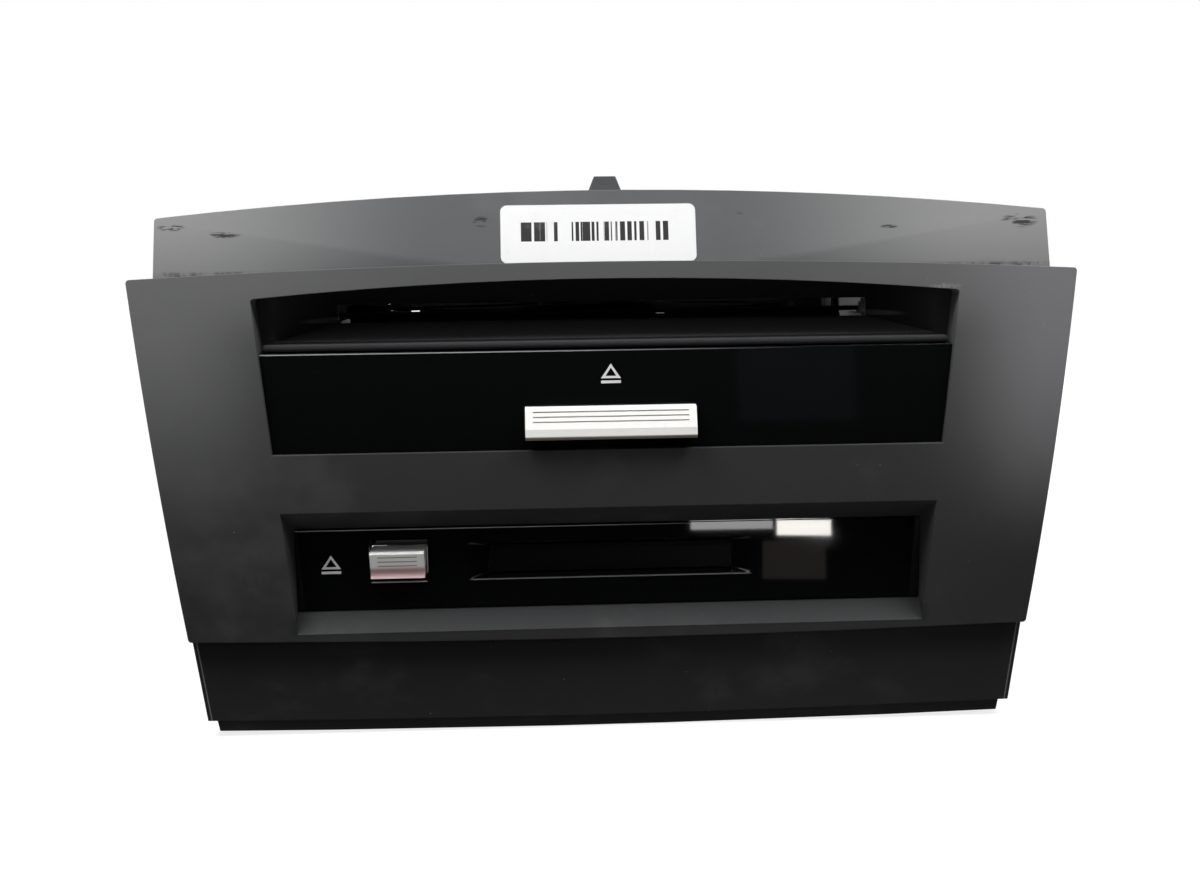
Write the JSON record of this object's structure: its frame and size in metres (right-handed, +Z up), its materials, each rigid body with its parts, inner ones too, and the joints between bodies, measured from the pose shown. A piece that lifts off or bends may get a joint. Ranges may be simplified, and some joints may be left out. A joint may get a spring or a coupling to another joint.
{
  "type": "car cd changer",
  "caption": "In-dash slot-loading disc changer for a car, with a card reader, push eject bar, card button and sprung card flap in a moulded bezel.",
  "frame": {"origin": "centre of the base: on the surface it stands on, midway across and midway front to back", "axes": "+X to the right seen from the front, +Y from the face to the rear, +Z up"},
  "size_m": [0.2078, 0.201, 0.1257],
  "materials": {
    "bezel_charcoal": "soft-touch charcoal with fine grain",
    "carrier_grey": "moulded grey, fine grain",
    "gloss_black": "piano black",
    "silver_satin": "satin silver",
    "flock_black": "flocked",
    "paper_white": "paper label",
    "flap_black": "matt",
    "zinc_sheet": "zinc-plated sheet",
    "black_sheet": "black coated sheet",
    "spring_steel": "spring steel",
    "bright_steel": "ground steel",
    "screw_steel": "blackened steel",
    "rubber_black": "soft rubber",
    "board_green": "solder-masked board",
    "connector_black": "moulded connector",
    "tray_plastic": "moulded black",
    "gear_white": "acetal",
    "motor_can": "drawn can",
    "arm_alloy": "die cast"
  },
  "bodies": {
    "housing": {"face_frame": "bezel_charcoal", "carrier": "carrier_grey", "part_label": "paper_white", "upper_gloss_panel": "gloss_black", "eject_bar_spring": "spring_steel", "eject_switch": "board_green", "recess_liner": "flock_black", "lower_gloss_panel": "gloss_black", "card_cage": "zinc_sheet", "card_button_spring": "spring_steel", "card_board": "board_green", "module_tray": "zinc_sheet", "chassis_base": "zinc_sheet", "top_cover": "zinc_sheet", "rear_panel": "zinc_sheet", "rear_stud": "bright_steel", "stud_bush": "rubber_black", "front_plate": "zinc_sheet", "bracket_left": "black_sheet", "bracket_right": "black_sheet", "screws": "screw_steel", "dampers": "rubber_black", "inner_deck": "zinc_sheet", "main_board": "board_green", "rear_connectors": "connector_black", "side_frame_left": "zinc_sheet", "side_frame_right": "zinc_sheet", "lift_motor": "motor_can", "loading_motor": "motor_can", "pivot_post": "bright_steel", "tray_3": "tray_plastic"},
    "eject_bar": {"eject_bar": "silver_satin"},
    "card_button": {"card_button": "silver_satin"},
    "ejector_lever": {"ejector_lever": "zinc_sheet"},
    "ejector_plate": {"ejector_plate": "zinc_sheet"},
    "card_flap": {"card_flap": "flap_black"},
    "cam_left": {"cam_plate_left": "gear_white"},
    "cam_right": {"cam_plate_right": "gear_white"},
    "tray_1": {"tray_1": "tray_plastic"},
    "tray_2": {"tray_2": "tray_plastic"},
    "tray_4": {"tray_4": "tray_plastic"},
    "tray_5": {"tray_5": "tray_plastic"},
    "tray_6": {"tray_6": "tray_plastic"},
    "lift_shaft": {"lift_shaft": "gear_white", "lift_gear": "gear_white"},
    "lift_pinion": {"lift_pinion": "gear_white"},
    "roller": {"loading_roller": "rubber_black", "roller_gear": "gear_white"},
    "loading_pinion": {"loading_pinion": "gear_white"},
    "swing": {"swing_sleeve": "gear_white", "clamp_arm": "arm_alloy"},
    "clamp_puck": {"clamp_puck": "gear_white"},
    "arm": {"traverse_arm": "arm_alloy", "spindle_motor": "motor_can", "guide_rod": "bright_steel", "sled_motor": "motor_can"},
    "turntable": {"turntable": "flap_black"},
    "sled": {"pickup_sled": "connector_black"},
    "lead_screw": {"lead_screw": "bright_steel"}
  },
  "joints": [
    {"name": "eject_bar_push", "type": "slide", "parent": "housing", "child": "eject_bar", "axis": [0, 1, 0], "range_m": [0, 0.0015], "stiffness_N_per_m": 600, "springref_m": -0.001, "deforming": ["eject_bar_spring"]},
    {"name": "card_button_push", "type": "slide", "parent": "housing", "child": "card_button", "axis": [0, 1, 0], "range_m": [0, 0.008], "stiffness_N_per_m": 120, "springref_m": -0.003, "deforming": ["card_button_spring"]},
    {"name": "ejector_lever_turn", "type": "hinge", "parent": "housing", "child": "ejector_lever", "pos_m": [-0.0233, -0.0015, 0.0459], "axis": [0, 0, -1], "range_deg": [0, 18.3]},
    {"name": "ejector_plate_slide", "type": "slide", "parent": "housing", "child": "ejector_plate", "axis": [0, -1, 0], "range_m": [0, 0.008]},
    {"name": "card_flap_swing", "type": "hinge", "parent": "housing", "child": "card_flap", "pos_m": [0, -0.0863, 0.0419], "axis": [1, 0, 0], "range_deg": [0, 85], "stiffness_Nm_per_rad": 0.0005, "springref_deg": -28.65},
    {"name": "cam_slide", "type": "slide", "parent": "housing", "child": "cam_left", "axis": [0, -1, 0], "range_m": [-0.016, 0]},
    {"name": "cam_slide_right", "type": "slide", "parent": "housing", "child": "cam_right", "axis": [0, -1, 0], "range_m": [-0.016, 0]},
    {"name": "tray_1_lift", "type": "slide", "parent": "housing", "child": "tray_1", "axis": [0, 0, 1], "range_m": [0, 0.016]},
    {"name": "tray_2_lift", "type": "slide", "parent": "housing", "child": "tray_2", "axis": [0, 0, 1], "range_m": [0, 0.016]},
    {"name": "tray_4_lift", "type": "slide", "parent": "housing", "child": "tray_4", "axis": [0, 0, 1], "range_m": [-0.008, 0]},
    {"name": "tray_5_lift", "type": "slide", "parent": "housing", "child": "tray_5", "axis": [0, 0, 1], "range_m": [-0.008, 0]},
    {"name": "tray_6_lift", "type": "slide", "parent": "housing", "child": "tray_6", "axis": [0, 0, 1], "range_m": [-0.008, 0]},
    {"name": "lift_shaft_turn", "type": "hinge", "parent": "housing", "child": "lift_shaft", "pos_m": [0, 0.0125, 0.0633], "axis": [1, 0, 0], "range_deg": [-230, 0]},
    {"name": "lift_pinion_turn", "type": "hinge", "parent": "housing", "child": "lift_pinion", "pos_m": [0, 0.0217, 0.0633], "axis": [1, 0, 0], "range_deg": [0, 430]},
    {"name": "roller_turn", "type": "hinge", "parent": "housing", "child": "roller", "pos_m": [0, -0.062, 0.0905], "axis": [1, 0, 0], "continuous": true},
    {"name": "loading_pinion_turn", "type": "hinge", "parent": "housing", "child": "loading_pinion", "pos_m": [0, -0.062, 0.0805], "axis": [1, 0, 0], "continuous": true},
    {"name": "arm_swing", "type": "hinge", "parent": "housing", "child": "swing", "pos_m": [-0.072, -0.0315, 0.09], "axis": [0, 0, -1], "range_deg": [0, 57.43]},
    {"name": "arm_lift", "type": "slide", "parent": "swing", "child": "arm", "axis": [0, 0, 1], "range_m": [0, 0.004]},
    {"name": "puck_turn", "type": "hinge", "parent": "swing", "child": "clamp_puck", "pos_m": [-0.072, 0.05394, 0.1], "axis": [0, 0, 1], "continuous": true},
    {"name": "turntable_turn", "type": "hinge", "parent": "arm", "child": "turntable", "pos_m": [-0.072, 0.05394, 0.09], "axis": [0, 0, 1], "continuous": true},
    {"name": "sled_travel", "type": "slide", "parent": "arm", "child": "sled", "axis": [0, -1, 0], "range_m": [0, 0.033]},
    {"name": "lead_screw_turn", "type": "hinge", "parent": "arm", "child": "lead_screw", "pos_m": [-0.079, 0.0085, 0.0859], "axis": [0, 1, 0], "range_deg": [0, 4753]}
  ],
  "couplings": [
    {"joint": "ejector_lever_turn", "follows": "card_button_push", "rad_per_m": 39.664},
    {"joint": "ejector_plate_slide", "follows": "card_button_push", "ratio": 1},
    {"joint": "cam_slide_right", "follows": "cam_slide", "ratio": 1},
    {"joint": "tray_1_lift", "follows": "cam_slide", "ratio": -1},
    {"joint": "tray_2_lift", "follows": "cam_slide", "ratio": -1},
    {"joint": "tray_4_lift", "follows": "cam_slide", "ratio": 0.5},
    {"joint": "tray_5_lift", "follows": "cam_slide", "ratio": 0.5},
    {"joint": "tray_6_lift", "follows": "cam_slide", "ratio": 0.5},
    {"joint": "lift_shaft_turn", "follows": "cam_slide", "rad_per_m": 250},
    {"joint": "lift_pinion_turn", "follows": "cam_slide", "rad_per_m": -468.75},
    {"joint": "loading_pinion_turn", "follows": "roller_turn", "ratio": -1.5},
    {"joint": "puck_turn", "follows": "turntable_turn", "ratio": 1},
    {"joint": "lead_screw_turn", "follows": "sled_travel", "rad_per_m": 2513.3}
  ]
}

**EXERCISE TASK**
Select the lines that carry the string "with" and copy them.

**RESULT**
Write the JSON record of this object's structure: its frame and size in metres (right-handed, +Z up), its materials, each rigid body with its parts, inner ones too, and the joints between bodies, measured from the pose shown. A piece that lifts off or bends may get a joint. Ranges may be simplified, and some joints may be left out. A joint may get a spring or a coupling to another joint.
  "caption": "In-dash slot-loading disc changer for a car, with a card reader, push eject bar, card button and sprung card flap in a moulded bezel.",
    "bezel_charcoal": "soft-touch charcoal with fine grain",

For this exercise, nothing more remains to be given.